#### OBJECTIVE
Reproduce the material that follows, please, but only from its first line to the line containing "pocket_blend = 3.0", inclusive.

#### DATA SUPPLIED
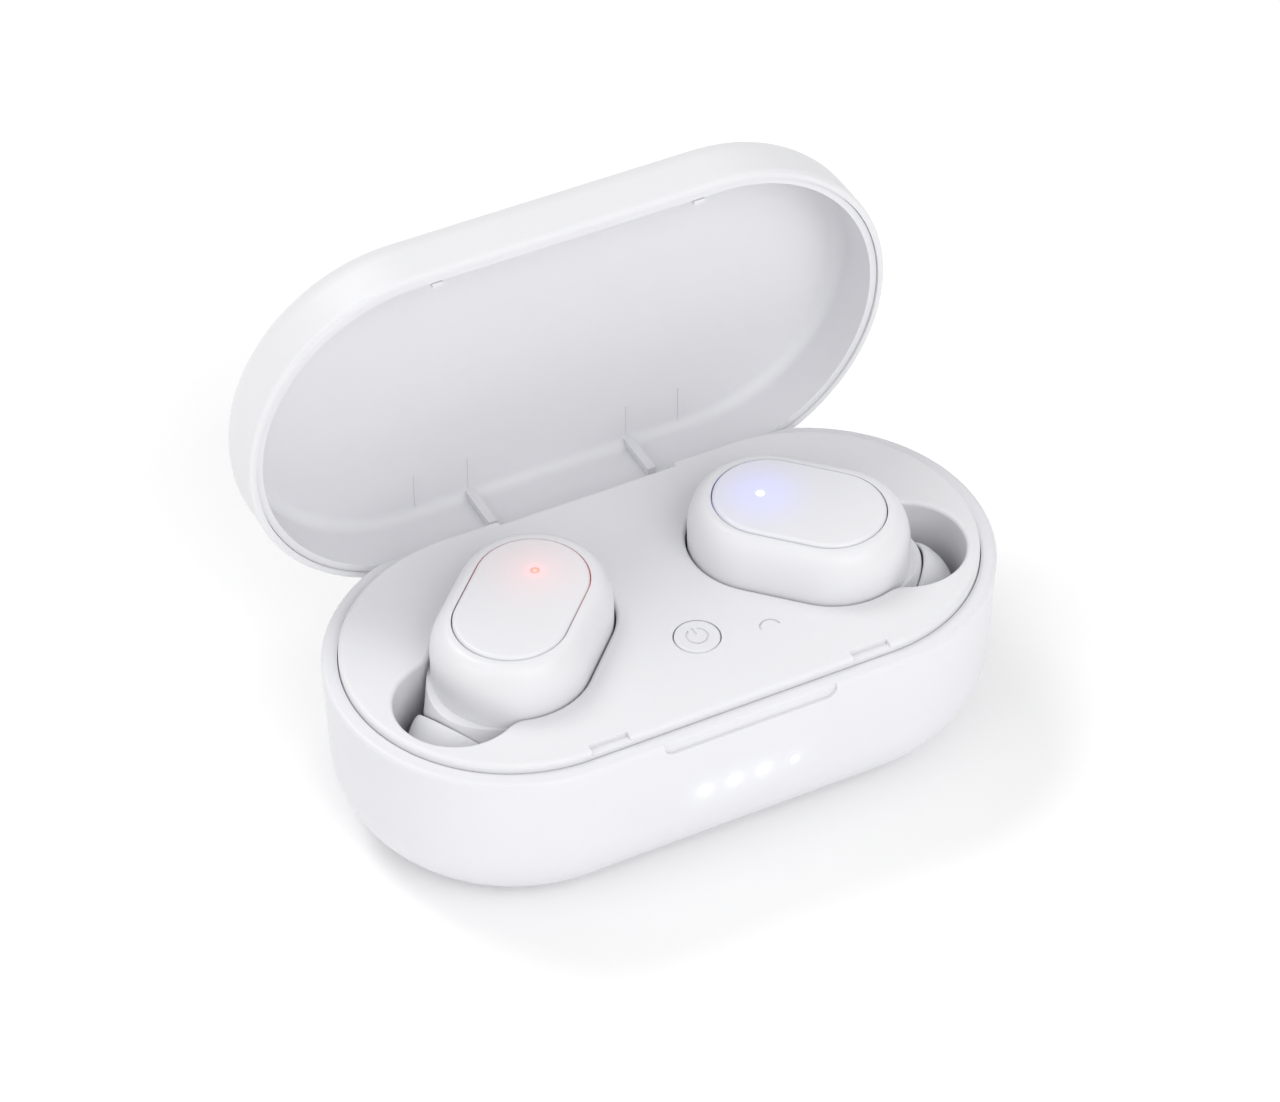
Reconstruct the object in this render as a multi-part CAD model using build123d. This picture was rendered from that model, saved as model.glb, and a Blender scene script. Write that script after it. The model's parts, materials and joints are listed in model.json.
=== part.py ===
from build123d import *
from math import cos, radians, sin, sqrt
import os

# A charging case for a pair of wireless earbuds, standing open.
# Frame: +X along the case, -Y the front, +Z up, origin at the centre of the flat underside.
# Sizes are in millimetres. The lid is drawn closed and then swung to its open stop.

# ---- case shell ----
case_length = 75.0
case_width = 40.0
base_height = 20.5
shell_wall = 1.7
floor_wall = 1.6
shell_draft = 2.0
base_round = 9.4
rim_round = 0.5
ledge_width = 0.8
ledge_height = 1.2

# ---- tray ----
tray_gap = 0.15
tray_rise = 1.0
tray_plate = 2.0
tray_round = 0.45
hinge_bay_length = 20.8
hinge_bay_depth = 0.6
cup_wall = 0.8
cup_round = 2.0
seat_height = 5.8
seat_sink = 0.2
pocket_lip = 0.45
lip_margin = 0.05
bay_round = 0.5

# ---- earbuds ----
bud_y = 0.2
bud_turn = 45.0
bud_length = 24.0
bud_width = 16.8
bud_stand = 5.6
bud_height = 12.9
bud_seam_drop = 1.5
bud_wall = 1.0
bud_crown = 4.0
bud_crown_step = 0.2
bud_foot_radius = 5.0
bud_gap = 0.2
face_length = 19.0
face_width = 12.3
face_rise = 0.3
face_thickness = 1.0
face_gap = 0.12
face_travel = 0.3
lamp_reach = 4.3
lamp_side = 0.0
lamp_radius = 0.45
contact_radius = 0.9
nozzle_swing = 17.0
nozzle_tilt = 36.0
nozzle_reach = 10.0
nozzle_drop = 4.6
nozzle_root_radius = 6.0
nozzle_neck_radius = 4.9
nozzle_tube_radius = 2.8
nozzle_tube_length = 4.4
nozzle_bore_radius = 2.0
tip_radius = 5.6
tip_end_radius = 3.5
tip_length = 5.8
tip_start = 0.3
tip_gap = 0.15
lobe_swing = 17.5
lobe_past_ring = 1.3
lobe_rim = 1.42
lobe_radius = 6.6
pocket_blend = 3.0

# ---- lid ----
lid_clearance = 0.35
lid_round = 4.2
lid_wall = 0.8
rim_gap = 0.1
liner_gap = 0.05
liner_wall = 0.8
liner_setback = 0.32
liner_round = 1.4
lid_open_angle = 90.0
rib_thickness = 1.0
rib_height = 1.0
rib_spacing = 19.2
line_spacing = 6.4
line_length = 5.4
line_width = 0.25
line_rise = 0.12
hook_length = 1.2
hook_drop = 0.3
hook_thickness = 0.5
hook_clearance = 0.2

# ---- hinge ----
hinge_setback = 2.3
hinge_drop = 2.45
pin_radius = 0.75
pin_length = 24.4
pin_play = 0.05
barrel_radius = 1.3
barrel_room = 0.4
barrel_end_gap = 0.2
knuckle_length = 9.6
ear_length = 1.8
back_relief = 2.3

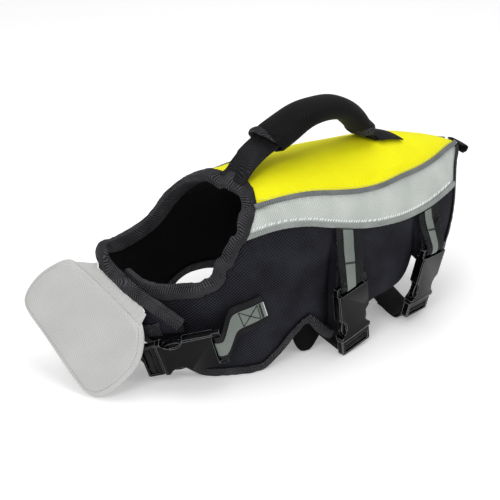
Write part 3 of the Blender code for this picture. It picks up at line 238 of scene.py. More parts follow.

#### OUTPUT FOR THIS EXERCISE
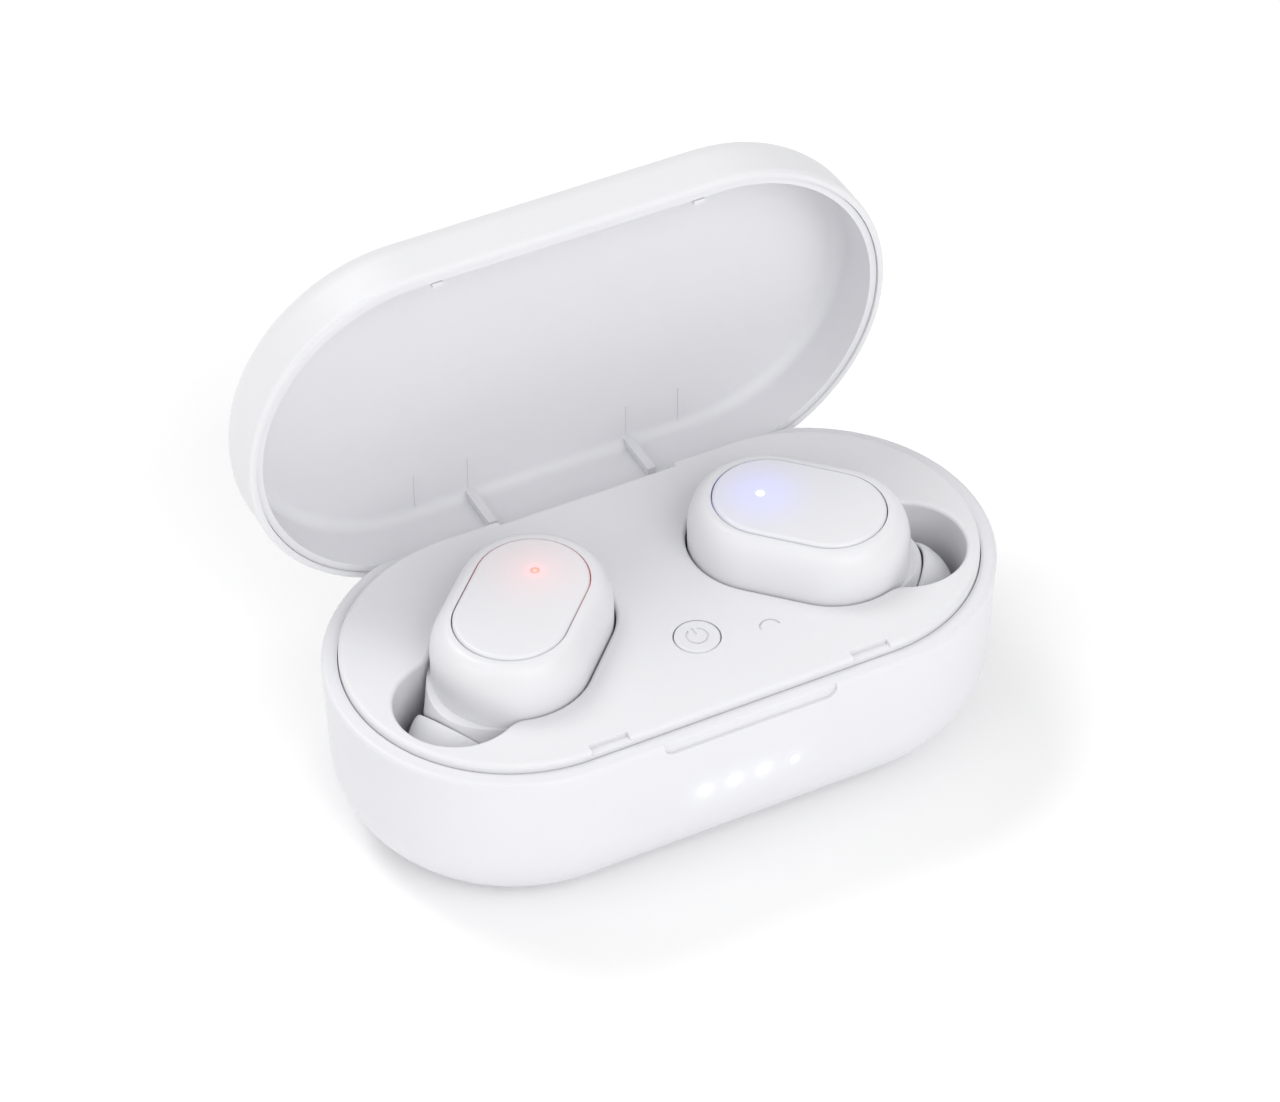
Reconstruct the object in this render as a multi-part CAD model using build123d. This picture was rendered from that model, saved as model.glb, and a Blender scene script. Write that script after it. The model's parts, materials and joints are listed in model.json.
=== part.py ===
from build123d import *
from math import cos, radians, sin, sqrt
import os

# A charging case for a pair of wireless earbuds, standing open.
# Frame: +X along the case, -Y the front, +Z up, origin at the centre of the flat underside.
# Sizes are in millimetres. The lid is drawn closed and then swung to its open stop.

# ---- case shell ----
case_length = 75.0
case_width = 40.0
base_height = 20.5
shell_wall = 1.7
floor_wall = 1.6
shell_draft = 2.0
base_round = 9.4
rim_round = 0.5
ledge_width = 0.8
ledge_height = 1.2

# ---- tray ----
tray_gap = 0.15
tray_rise = 1.0
tray_plate = 2.0
tray_round = 0.45
hinge_bay_length = 20.8
hinge_bay_depth = 0.6
cup_wall = 0.8
cup_round = 2.0
seat_height = 5.8
seat_sink = 0.2
pocket_lip = 0.45
lip_margin = 0.05
bay_round = 0.5

# ---- earbuds ----
bud_y = 0.2
bud_turn = 45.0
bud_length = 24.0
bud_width = 16.8
bud_stand = 5.6
bud_height = 12.9
bud_seam_drop = 1.5
bud_wall = 1.0
bud_crown = 4.0
bud_crown_step = 0.2
bud_foot_radius = 5.0
bud_gap = 0.2
face_length = 19.0
face_width = 12.3
face_rise = 0.3
face_thickness = 1.0
face_gap = 0.12
face_travel = 0.3
lamp_reach = 4.3
lamp_side = 0.0
lamp_radius = 0.45
contact_radius = 0.9
nozzle_swing = 17.0
nozzle_tilt = 36.0
nozzle_reach = 10.0
nozzle_drop = 4.6
nozzle_root_radius = 6.0
nozzle_neck_radius = 4.9
nozzle_tube_radius = 2.8
nozzle_tube_length = 4.4
nozzle_bore_radius = 2.0
tip_radius = 5.6
tip_end_radius = 3.5
tip_length = 5.8
tip_start = 0.3
tip_gap = 0.15
lobe_swing = 17.5
lobe_past_ring = 1.3
lobe_rim = 1.42
lobe_radius = 6.6
pocket_blend = 3.0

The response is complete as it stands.